Hayes is known for his exploration of different poetic forms and for his ease of reference, both into the past, through much of art and literature, and across the range of popular culture. It is part of the reason for his success and for his many awards, including a National Book Award and a MacArthur Fellowship. He is also a poet shaped by his early training as a visual artist; How to Be Drawn is fronted by what must be a self-portrait of a young Hayes looking intensely out at us, serious, with a comb in his hair. A ways into the book the title becomes clearer when we come to the poem “How to Draw an Invisible Man.” Here he imagines the corpse of Ralph Ellison burst open to reveal among all the disparate facts of African American history “the raw and unsaid pages / with their plots and propositions, with their arcs / of intention and babbling.” That ease of reference in Hayes is always rooted in the personal, and it is never far from the political.

Though Hayes ties the poems to very specific moments and people, he is also comfortable with discovering powerful aphorisms that put situations in a larger context.

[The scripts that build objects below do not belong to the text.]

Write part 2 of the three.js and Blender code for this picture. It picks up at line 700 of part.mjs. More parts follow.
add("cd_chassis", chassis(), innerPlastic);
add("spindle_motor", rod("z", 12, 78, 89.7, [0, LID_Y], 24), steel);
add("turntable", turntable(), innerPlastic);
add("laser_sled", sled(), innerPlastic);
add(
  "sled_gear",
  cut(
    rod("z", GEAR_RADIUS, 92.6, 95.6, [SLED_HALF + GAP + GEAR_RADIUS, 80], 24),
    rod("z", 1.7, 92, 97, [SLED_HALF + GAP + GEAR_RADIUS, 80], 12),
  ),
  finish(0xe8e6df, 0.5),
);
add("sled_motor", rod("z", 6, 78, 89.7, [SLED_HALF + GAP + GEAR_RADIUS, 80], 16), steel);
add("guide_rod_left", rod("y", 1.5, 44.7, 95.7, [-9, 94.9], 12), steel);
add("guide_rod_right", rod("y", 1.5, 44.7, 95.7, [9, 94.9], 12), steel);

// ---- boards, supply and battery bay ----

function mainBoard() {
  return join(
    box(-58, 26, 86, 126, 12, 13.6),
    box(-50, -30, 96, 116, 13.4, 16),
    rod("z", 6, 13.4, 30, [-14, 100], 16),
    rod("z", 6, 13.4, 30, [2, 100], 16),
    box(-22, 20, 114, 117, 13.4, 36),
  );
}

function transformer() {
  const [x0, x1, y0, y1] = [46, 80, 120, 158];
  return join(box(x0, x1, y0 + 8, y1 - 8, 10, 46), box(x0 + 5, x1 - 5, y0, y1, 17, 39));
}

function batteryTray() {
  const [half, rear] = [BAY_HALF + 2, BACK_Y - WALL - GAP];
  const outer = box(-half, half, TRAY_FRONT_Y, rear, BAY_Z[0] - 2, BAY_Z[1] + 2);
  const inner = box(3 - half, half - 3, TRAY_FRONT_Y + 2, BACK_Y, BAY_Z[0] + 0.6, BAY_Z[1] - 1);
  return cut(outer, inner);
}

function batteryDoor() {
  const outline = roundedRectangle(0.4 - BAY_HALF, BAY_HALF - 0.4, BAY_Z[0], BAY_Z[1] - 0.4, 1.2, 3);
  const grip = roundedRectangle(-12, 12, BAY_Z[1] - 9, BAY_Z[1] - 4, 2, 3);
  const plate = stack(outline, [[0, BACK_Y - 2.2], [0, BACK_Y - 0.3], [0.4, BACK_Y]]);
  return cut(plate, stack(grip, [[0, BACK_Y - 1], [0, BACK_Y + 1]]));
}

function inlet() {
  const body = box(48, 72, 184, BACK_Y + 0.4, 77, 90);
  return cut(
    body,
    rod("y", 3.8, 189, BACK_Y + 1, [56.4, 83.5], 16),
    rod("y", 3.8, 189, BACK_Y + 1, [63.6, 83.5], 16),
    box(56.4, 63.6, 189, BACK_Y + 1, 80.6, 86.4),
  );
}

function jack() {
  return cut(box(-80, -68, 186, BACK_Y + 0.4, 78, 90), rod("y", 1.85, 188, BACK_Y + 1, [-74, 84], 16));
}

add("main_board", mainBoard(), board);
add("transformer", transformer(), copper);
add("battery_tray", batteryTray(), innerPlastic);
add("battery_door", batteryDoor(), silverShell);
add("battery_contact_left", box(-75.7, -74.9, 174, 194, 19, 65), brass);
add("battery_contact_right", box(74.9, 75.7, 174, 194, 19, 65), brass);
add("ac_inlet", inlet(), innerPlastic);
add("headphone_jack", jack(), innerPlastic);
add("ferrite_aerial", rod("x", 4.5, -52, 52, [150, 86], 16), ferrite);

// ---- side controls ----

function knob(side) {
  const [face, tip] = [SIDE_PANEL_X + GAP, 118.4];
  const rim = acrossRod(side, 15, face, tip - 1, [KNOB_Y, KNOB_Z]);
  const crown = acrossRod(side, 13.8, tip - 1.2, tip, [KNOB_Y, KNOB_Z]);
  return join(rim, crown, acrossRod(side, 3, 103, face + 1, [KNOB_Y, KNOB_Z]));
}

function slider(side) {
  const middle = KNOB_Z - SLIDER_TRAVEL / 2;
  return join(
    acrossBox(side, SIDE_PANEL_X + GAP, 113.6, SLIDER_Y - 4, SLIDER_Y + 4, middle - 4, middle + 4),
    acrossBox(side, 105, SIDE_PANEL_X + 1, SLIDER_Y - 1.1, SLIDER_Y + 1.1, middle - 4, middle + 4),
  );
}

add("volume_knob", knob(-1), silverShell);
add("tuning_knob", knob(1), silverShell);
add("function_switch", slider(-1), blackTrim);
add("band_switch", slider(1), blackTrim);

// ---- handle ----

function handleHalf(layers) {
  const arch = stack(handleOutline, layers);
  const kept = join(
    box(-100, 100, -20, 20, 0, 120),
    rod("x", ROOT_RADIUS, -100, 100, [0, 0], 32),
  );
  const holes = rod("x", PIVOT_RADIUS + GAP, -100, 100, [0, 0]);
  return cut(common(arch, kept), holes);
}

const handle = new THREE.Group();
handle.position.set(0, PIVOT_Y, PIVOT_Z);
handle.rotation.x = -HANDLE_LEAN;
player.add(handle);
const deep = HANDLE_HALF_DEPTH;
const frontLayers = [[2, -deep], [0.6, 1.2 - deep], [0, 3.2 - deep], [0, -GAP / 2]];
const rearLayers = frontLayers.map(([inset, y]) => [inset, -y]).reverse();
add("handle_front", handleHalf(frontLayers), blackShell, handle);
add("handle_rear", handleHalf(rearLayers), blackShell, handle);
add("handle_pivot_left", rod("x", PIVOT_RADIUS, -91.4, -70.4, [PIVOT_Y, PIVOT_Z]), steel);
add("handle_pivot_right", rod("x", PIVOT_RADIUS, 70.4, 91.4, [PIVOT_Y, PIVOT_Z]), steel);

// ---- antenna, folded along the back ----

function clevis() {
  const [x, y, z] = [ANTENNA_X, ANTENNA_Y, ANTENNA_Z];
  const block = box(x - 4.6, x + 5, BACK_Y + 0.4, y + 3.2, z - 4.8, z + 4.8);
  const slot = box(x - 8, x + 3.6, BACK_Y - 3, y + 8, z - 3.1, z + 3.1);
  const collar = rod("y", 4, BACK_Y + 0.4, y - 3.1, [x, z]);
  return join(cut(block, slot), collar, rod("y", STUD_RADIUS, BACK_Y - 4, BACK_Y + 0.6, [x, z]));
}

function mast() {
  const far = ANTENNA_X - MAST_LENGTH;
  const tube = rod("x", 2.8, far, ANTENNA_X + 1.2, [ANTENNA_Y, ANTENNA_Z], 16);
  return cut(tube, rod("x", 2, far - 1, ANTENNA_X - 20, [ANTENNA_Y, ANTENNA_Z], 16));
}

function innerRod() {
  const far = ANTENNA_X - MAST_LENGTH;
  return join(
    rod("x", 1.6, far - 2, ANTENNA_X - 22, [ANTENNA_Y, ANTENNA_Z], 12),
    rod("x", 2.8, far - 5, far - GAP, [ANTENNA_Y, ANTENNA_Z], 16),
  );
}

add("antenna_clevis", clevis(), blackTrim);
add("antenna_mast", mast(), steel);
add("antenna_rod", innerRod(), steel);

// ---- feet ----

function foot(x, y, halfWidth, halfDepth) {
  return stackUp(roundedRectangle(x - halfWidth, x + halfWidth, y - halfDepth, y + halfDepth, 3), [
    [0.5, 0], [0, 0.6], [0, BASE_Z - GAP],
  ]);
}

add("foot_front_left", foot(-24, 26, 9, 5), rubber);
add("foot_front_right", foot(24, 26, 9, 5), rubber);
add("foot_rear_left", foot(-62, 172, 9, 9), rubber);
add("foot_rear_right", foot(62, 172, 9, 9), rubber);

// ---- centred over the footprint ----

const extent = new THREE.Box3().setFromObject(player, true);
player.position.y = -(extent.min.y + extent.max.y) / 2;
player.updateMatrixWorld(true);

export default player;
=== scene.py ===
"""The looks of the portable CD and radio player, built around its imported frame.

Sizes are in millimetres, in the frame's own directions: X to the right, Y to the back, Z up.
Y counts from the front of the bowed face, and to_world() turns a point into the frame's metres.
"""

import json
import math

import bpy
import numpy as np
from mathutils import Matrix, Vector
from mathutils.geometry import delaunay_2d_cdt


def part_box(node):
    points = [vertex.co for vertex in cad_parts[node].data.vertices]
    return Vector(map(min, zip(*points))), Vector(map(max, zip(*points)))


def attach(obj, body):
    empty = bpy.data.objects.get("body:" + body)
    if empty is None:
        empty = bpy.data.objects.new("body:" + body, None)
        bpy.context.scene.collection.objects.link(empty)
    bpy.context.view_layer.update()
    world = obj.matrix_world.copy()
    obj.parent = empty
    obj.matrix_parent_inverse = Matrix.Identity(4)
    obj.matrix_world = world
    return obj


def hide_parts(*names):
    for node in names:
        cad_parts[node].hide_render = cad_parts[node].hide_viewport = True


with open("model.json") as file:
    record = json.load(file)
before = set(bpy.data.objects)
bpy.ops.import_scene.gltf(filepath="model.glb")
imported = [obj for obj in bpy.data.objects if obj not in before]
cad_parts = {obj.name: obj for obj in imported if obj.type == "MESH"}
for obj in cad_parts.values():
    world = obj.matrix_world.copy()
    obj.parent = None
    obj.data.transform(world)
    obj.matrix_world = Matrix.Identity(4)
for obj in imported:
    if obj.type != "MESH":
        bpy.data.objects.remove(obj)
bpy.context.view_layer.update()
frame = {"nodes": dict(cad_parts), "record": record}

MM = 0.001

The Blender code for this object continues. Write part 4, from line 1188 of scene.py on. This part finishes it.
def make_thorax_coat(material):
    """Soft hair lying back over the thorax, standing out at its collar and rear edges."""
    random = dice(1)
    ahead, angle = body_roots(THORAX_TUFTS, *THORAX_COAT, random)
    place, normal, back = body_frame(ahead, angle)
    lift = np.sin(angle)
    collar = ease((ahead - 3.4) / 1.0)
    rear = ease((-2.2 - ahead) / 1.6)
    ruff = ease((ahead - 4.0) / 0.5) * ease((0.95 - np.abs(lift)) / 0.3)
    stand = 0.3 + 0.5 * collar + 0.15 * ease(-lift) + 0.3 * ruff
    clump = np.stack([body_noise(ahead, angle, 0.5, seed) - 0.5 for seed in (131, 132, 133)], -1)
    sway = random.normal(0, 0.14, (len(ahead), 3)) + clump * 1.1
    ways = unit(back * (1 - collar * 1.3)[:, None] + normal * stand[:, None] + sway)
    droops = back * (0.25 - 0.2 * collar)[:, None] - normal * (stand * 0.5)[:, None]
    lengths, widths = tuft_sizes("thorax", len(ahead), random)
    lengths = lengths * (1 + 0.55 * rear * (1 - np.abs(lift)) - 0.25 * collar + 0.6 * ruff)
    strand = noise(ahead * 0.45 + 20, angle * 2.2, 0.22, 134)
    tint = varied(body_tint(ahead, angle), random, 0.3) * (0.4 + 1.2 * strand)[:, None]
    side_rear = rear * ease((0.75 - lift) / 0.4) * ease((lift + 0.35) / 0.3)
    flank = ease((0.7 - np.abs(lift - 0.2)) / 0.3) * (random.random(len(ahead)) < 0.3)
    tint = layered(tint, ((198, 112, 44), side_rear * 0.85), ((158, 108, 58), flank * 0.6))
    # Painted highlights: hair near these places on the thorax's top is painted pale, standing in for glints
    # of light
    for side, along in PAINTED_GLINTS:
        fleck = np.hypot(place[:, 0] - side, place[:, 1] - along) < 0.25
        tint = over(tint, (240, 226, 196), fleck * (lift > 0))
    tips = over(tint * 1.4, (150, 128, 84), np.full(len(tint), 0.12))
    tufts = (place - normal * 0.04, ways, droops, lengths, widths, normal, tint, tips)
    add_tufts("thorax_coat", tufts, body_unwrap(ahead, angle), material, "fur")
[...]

In his “New Jersey Poem,” a story of a man grieving for his dead wife or lover, he writes: “A man can be / so overwhelmed it becomes a mode of being, / a flavor indistinguishable from spit.” And: “Grief will boil your eyeballs if you let it. / It is possible to figure too much, to look too much, / to be too verbal, so pigheaded nothing gets done.”

The final poem, the one that made the connection to Leonard Cohen, is an ars poetica, a statement of artistic intention. It begins:

I like the story about the man who talks
God into letting him live until he is done
With his masterwork. In some versions

He is a painter, but in this one he is a singer
Who then sings every sentence, whose song
Becomes a poem that does not end

Because it is eternally revised.

Terrance Hayes reads from How to Be Drawn at UMMA on Tuesday, February 14.